Written in the first person (as you’d expect a novel entitled “confessions” to be), the book commences with Catherine’s family’s expulsion from their native Florence and the ambivalent rule of her loathed relative, the Pope. Betrothed to Henri, son of Francois I of France, Catherine is sent there and determines to make a new home and life in this foreign country. Despised because of her lowly birth and ethnicity, finding her husband bewitched by his older mistress, Dianne de Poitiers, and thus repulsed by her, lonely Catherine finds a surprising ally in her husband’s father, the king.
Barren for years, her future appears uncertain until fate and a despised woman intervene. Children follow and using her wisdom, increasing diplomatic skills and intuition, Catherine works hard to secure her line and the safety of the throne for her children. A great believer in compromise, she refuses to bend to the will of the powerful, very Catholic and manipulative Guise family who wish to not only oust all Hugenots from France, but destroy heresy no matter what it takes and secure their own position as faux rulers as well.
When Catherine forms a relationship with the Hugenot leader, Coligny, peace between the religious factions seems within reach, but she does not account for the ruthlessness of those who oppose not only her, but Protestantism. Pushed and pulled in all directions, if Catherine is to save not only her children, but also the people of France from destruction, she may yet have to sacrifice something very important to her – her ideals.
From Italy to the palaces of Paris, the Loire valley and so many other locations, this is a sweeping story of one woman’s determination, courage and resolve.
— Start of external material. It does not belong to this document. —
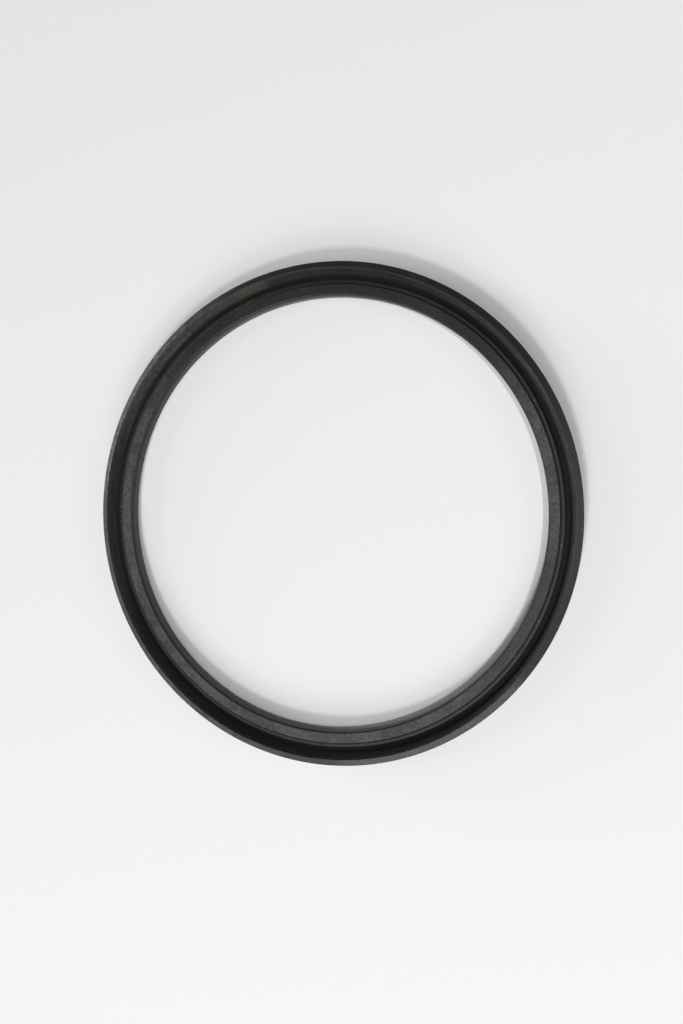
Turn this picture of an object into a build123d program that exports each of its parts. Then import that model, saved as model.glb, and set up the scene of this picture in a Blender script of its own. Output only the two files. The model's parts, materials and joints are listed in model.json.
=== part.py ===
from build123d import *
import os

# A one-piece moulded rubber lip seal, lying on its flat heel with its lips and groove
# upwards. It is one turned section: an inner lip with a raised pad on top, a groove and
# a taller outer lip, all standing on a solid heel. Millimetres, +Z along the seal's
# axis, origin at the middle of the heel face.

# ---- driving dimensions -------------------------------------------------------------

# across the section, from the bore outwards
bore_d = 68.0               # straight land in the bore, the part that holds the rod
lead_in_width = 0.14        # the bore opens this much above its land
inner_shoulder_width = 0.13 # step between the bore and the pad
pad_width = 1.44            # raised pad on the inner lip
pad_side_lean = 0.09        # the pad's outer side leans out this far as it falls
crease_width = 0.18         # the crease at the pad's foot climbs to the outer shoulder
outer_shoulder_width = 0.42 # flat shoulder between the crease and the groove
groove_floor_width = 0.8    # floor of the groove, between its two walls
groove_lean = 0.93          # the groove's outer wall leans out this far as it rises
outer_bevel_width = 1.05    # bevel from the outer lip's crest out to its widest edge
lip_flare = 0.6             # the outer lip's edge stands this far proud of the heel wall

# up the section, from the heel face
heel_height = 1.7           # heel face to groove floor
outer_lip_height = 2.4      # groove floor to the crest of the outer lip
inner_lip_height = 1.4      # groove floor to the highest edge of the pad
outer_bevel_drop = 0.57     # crest of the outer lip down to its widest edge
pad_fall = 0.07             # the pad's top slopes down this far towards the bore
outer_shoulder_drop = 0.3   # highest edge of the pad down to the outer shoulder
crease_depth = 0.12         # outer shoulder down to the bottom of the crease
inner_shoulder_drop = 0.41  # the pad's inner edge down to the inner shoulder
lead_in_drop = 0.42         # inner shoulder down to the top of the bore land

# heel corners
bore_chamfer_width = 0.55
bore_chamfer_height = 1.0
heel_chamfer = 0.35

# edge rounding
lip_edge_radius = 0.08      # crest and widest edge of the outer lip
fine_edge_radius = 0.045    # the pad, its shoulders and its crease
groove_root_radius = 0.38   # both corners of the groove floor
blend_radius = 0.4          # where the heel wall turns into the flared outer lip
heel_edge_radius = 0.1      # every edge of the heel

# ---- radii and heights worked out from them -----------------------------------------

bore_r = bore_d / 2
bore_edge_r = bore_r + lead_in_width
pad_inner_r = bore_edge_r + inner_shoulder_width
pad_outer_r = pad_inner_r + pad_width
crease_r = pad_outer_r + pad_side_lean
shoulder_r = crease_r + crease_width
groove_inner_r = shoulder_r + outer_shoulder_width
groove_outer_r = groove_inner_r + groove_floor_width
crest_r = groove_outer_r + groove_lean
lip_r = crest_r + outer_bevel_width
heel_r = lip_r - lip_flare

crest_z = heel_height + outer_lip_height
lip_z = crest_z - outer_bevel_drop
pad_outer_z = heel_height + inner_lip_height
pad_inner_z = pad_outer_z - pad_fall
shoulder_z = pad_outer_z - outer_shoulder_drop
crease_z = shoulder_z - crease_depth
inner_shoulder_z = pad_inner_z - inner_shoulder_drop
land_top_z = inner_shoulder_z - lead_in_drop

# ---- the section ---------------------------------------------------------------------

# each corner is a radius, a height and its rounding, from the heel up the bore, over the
# two lips and down the outer wall
corners = [
    (bore_r + bore_chamfer_width, 0, heel_edge_radius),
    (bore_r, bore_chamfer_height, heel_edge_radius),
    (bore_r, land_top_z, heel_edge_radius),
    (bore_edge_r, inner_shoulder_z, fine_edge_radius),
    (pad_inner_r, inner_shoulder_z, fine_edge_radius),
    (pad_inner_r, pad_inner_z, fine_edge_radius),
    (pad_outer_r, pad_outer_z, fine_edge_radius),
    (crease_r, crease_z, fine_edge_radius),
    (shoulder_r, shoulder_z, fine_edge_radius),
    (groove_inner_r, shoulder_z, fine_edge_radius),
    (groove_inner_r, heel_height, groove_root_radius),
    (groove_outer_r, heel_height, groove_root_radius),
    (crest_r, crest_z, lip_edge_radius),
    (lip_r, lip_z, lip_edge_radius),
    (heel_r, heel_height, blend_radius),
    (heel_r, heel_chamfer, heel_edge_radius),
    (heel_r - heel_chamfer, 0, heel_edge_radius),
]

with BuildPart() as lip_seal:
    with BuildSketch(Plane.XZ) as section:
        with BuildLine():
            Polyline(*[(radius, height) for radius, height, _ in corners], close=True)
        make_face()
        for radius, height, rounding in corners:
            corner = section.vertices().sort_by_distance((radius, height))[0]
            fillet(corner, radius=rounding)
    revolve(axis=Axis.Z)

lip_seal.part.label = "lip_seal"

os.makedirs("parts", exist_ok=True)
export_step(lip_seal.part, "parts/lip_seal.step")

print("lip_seal: volume", round(lip_seal.part.volume, 1), "mm3")
print("outer lip", round(2 * lip_r, 2), "mm across, bore", bore_d, "mm")
print("heel wall", round(2 * heel_r, 2), "mm across, height", round(crest_z, 2), "mm")
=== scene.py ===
# %% [markdown]
# # A moulded rubber lip seal
#
# The real thing is one ring of black rubber, about as wide as a teacup and thinner
# than a pencil. It was pressed in a mould, so every part of it is the same section swept
# round a circle: an inner lip with a flat pad on top, a deep groove, and a taller outer
# lip with a bevelled rim. In this notebook the ring is turned from that section as one
# mesh, and all of its finish comes from one procedural rubber material.
#
# The packed CAD model is loaded first. It fixes the size and the place of the ring, and
# it stays hidden underneath, so nothing here may grow past its box.

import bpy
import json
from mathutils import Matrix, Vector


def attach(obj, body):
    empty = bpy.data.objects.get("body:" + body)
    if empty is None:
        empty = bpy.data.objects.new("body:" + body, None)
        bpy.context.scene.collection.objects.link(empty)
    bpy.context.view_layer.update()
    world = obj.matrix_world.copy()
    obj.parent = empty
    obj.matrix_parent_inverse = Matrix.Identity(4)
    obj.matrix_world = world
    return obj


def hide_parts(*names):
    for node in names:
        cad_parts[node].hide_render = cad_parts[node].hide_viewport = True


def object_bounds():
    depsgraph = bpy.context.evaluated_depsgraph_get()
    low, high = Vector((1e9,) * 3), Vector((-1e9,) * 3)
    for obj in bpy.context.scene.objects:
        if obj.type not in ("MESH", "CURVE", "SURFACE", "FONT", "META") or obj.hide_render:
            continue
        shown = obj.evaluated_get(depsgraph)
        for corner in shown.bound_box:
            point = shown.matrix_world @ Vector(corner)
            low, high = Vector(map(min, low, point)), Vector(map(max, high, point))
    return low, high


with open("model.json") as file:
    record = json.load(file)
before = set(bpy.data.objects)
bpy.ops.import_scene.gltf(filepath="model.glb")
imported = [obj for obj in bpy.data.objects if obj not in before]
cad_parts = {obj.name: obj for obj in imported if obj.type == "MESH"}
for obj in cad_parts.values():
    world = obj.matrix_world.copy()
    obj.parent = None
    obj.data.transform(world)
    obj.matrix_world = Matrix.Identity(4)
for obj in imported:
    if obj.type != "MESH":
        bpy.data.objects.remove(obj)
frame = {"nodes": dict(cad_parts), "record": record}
cad_low, cad_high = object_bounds()
print("frame: nodes", list(frame["nodes"]), "size", [round(v, 5) for v in cad_high - cad_low])

# %% [markdown]
# Blender's own modules do the rest. bpy is the scene and its data, bmesh builds meshes,
# and mathutils has vectors and matrices.

# %% Tools for the work
import json
import math

import bmesh
import bpy
from mathutils import Matrix, Vector

MM = 0.001
print("lengths are in metres, so a millimetre is", MM)

# %% [markdown]
# ## The section
#
# A turned ring needs only the outline of its section. The outline is a walk round
# seventeen corners, each with a radius from the axis, a height above the bench and a
# rounding. The bore's radius comes from the part's own record, because it is the size
# that everything else is built out from. The heel's face is the bottom of the CAD box.
#
# It could also be traced from the CAD mesh, but that mesh is cut into facets, and its
# smallest roundings are only a facet or two. Walking the corners gives arcs as fine as
# the light needs.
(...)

Gortner really does rewrite history in this book (and in his author notes, he explains some of the ways in which he steered from established fact and why) and, in doing so, presents the reader with a marvellous story or power, politics, sacrifice and passion. The version of Catherine he gives us is so very different from how she is remembered and really does offer food for thought. Providing a context for all her decisions, giving the reader even fictitious insight into her as a ruler, regent, mother, wife, and lover, is persuasive and instead of the two-dimensional woman hell-bent on self-aggrandisement and power at any cost, we’re given a compassionate and rich portrait of an extraordinary woman who suffers for her beliefs, for the love she bears her children and adopted country.
A terrific novel for lovers of history, especially those fascinated by the Tudor period but wanting to see it from a different perspective (Catherine’s rule coincided with the end of Henry VIII’s reign and then survived well into Elizabeth I’s – in fact, it was her two sons that were, at separate times, offered as possible suitors to the Virgin Queen), and for anyone after a great read.